==== THE RECORDS

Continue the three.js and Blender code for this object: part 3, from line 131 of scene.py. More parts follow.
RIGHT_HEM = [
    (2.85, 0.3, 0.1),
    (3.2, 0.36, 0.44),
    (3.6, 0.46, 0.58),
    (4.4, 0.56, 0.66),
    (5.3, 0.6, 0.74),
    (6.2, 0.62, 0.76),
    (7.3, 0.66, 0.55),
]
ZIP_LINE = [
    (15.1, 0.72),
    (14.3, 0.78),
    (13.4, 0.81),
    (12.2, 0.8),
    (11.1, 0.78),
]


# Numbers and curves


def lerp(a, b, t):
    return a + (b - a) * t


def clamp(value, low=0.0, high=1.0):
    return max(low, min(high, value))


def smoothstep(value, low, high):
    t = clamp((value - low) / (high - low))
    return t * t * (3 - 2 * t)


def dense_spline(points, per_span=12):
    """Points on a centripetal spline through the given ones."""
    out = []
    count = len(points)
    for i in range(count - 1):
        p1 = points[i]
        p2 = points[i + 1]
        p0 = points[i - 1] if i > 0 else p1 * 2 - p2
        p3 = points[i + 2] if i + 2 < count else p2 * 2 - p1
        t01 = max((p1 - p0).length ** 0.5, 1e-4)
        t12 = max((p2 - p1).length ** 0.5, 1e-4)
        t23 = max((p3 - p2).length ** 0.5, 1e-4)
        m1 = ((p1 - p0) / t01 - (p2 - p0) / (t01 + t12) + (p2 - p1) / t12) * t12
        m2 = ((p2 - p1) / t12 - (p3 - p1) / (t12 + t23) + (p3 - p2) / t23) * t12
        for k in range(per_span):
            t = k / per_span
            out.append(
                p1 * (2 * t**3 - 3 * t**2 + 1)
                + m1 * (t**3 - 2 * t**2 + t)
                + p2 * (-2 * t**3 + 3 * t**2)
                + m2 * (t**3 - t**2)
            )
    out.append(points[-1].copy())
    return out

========
==== THE RECORDS

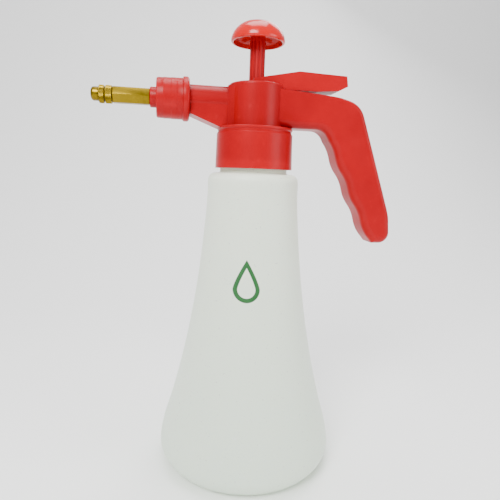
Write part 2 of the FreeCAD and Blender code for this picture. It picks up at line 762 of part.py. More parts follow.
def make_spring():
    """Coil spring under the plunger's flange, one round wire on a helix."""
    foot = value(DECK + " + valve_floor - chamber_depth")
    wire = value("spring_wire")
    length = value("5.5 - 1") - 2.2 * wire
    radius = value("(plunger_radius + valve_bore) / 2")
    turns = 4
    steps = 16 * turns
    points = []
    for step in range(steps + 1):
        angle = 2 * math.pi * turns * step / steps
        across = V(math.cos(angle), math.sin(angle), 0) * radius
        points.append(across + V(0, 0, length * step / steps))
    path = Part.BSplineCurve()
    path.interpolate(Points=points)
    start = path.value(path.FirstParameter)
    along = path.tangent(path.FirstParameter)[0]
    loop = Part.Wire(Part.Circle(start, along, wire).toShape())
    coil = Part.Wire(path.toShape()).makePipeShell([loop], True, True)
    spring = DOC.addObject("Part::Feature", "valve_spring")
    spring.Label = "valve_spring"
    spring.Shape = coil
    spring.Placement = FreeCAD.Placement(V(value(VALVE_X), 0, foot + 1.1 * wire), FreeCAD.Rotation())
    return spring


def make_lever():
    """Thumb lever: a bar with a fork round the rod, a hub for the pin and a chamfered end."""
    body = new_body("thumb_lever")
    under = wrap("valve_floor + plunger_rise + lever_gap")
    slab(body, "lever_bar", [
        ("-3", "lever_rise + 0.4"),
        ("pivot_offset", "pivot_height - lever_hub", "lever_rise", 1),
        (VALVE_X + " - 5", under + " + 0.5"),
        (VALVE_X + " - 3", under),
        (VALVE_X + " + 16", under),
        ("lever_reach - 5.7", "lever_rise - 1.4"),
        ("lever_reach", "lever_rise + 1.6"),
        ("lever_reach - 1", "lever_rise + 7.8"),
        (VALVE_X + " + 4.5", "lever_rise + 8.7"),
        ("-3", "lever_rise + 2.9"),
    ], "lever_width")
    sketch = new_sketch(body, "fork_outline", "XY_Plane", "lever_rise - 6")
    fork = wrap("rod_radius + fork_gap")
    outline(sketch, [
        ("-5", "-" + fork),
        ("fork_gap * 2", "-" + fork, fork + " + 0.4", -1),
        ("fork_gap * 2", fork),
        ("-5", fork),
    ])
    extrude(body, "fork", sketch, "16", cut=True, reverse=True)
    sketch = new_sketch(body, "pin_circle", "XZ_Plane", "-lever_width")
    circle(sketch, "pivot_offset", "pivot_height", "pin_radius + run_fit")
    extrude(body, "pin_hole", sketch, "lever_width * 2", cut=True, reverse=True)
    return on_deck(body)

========
==== THE RECORDS

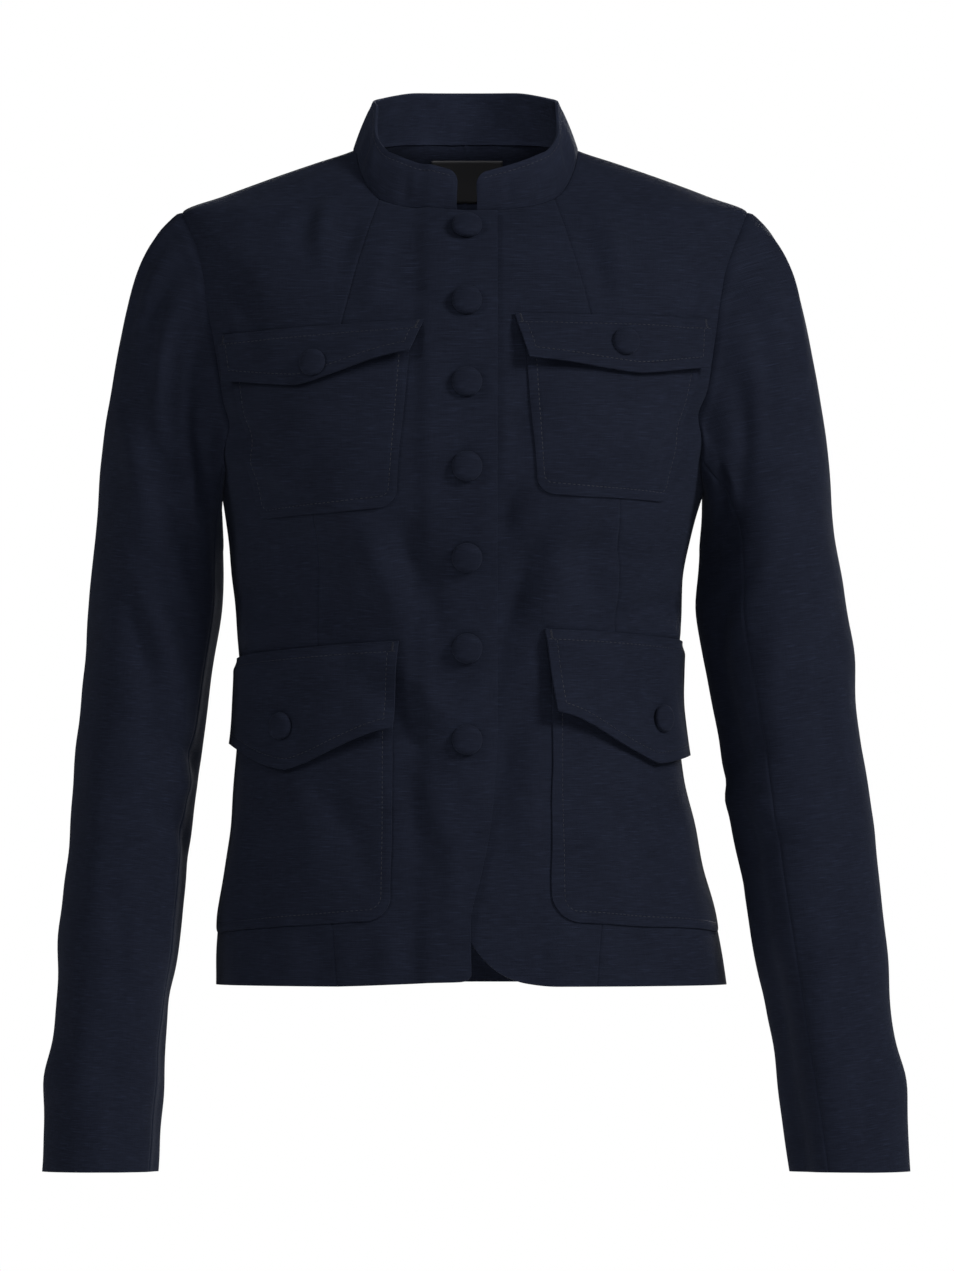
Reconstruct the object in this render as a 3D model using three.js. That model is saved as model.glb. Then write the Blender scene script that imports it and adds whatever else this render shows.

========

OBJECTIVE:
Reproduce verbatim only the segment of the listing bounded by the line containing "Write part 2" and the line containing "return spring", with both boundary lines included.

RESULT OF THE EXERCISE:
Write part 2 of the FreeCAD and Blender code for this picture. It picks up at line 762 of part.py. More parts follow.
def make_spring():
    """Coil spring under the plunger's flange, one round wire on a helix."""
    foot = value(DECK + " + valve_floor - chamber_depth")
    wire = value("spring_wire")
    length = value("5.5 - 1") - 2.2 * wire
    radius = value("(plunger_radius + valve_bore) / 2")
    turns = 4
    steps = 16 * turns
    points = []
    for step in range(steps + 1):
        angle = 2 * math.pi * turns * step / steps
        across = V(math.cos(angle), math.sin(angle), 0) * radius
        points.append(across + V(0, 0, length * step / steps))
    path = Part.BSplineCurve()
    path.interpolate(Points=points)
    start = path.value(path.FirstParameter)
    along = path.tangent(path.FirstParameter)[0]
    loop = Part.Wire(Part.Circle(start, along, wire).toShape())
    coil = Part.Wire(path.toShape()).makePipeShell([loop], True, True)
    spring = DOC.addObject("Part::Feature", "valve_spring")
    spring.Label = "valve_spring"
    spring.Shape = coil
    spring.Placement = FreeCAD.Placement(V(value(VALVE_X), 0, foot + 1.1 * wire), FreeCAD.Rotation())
    return spring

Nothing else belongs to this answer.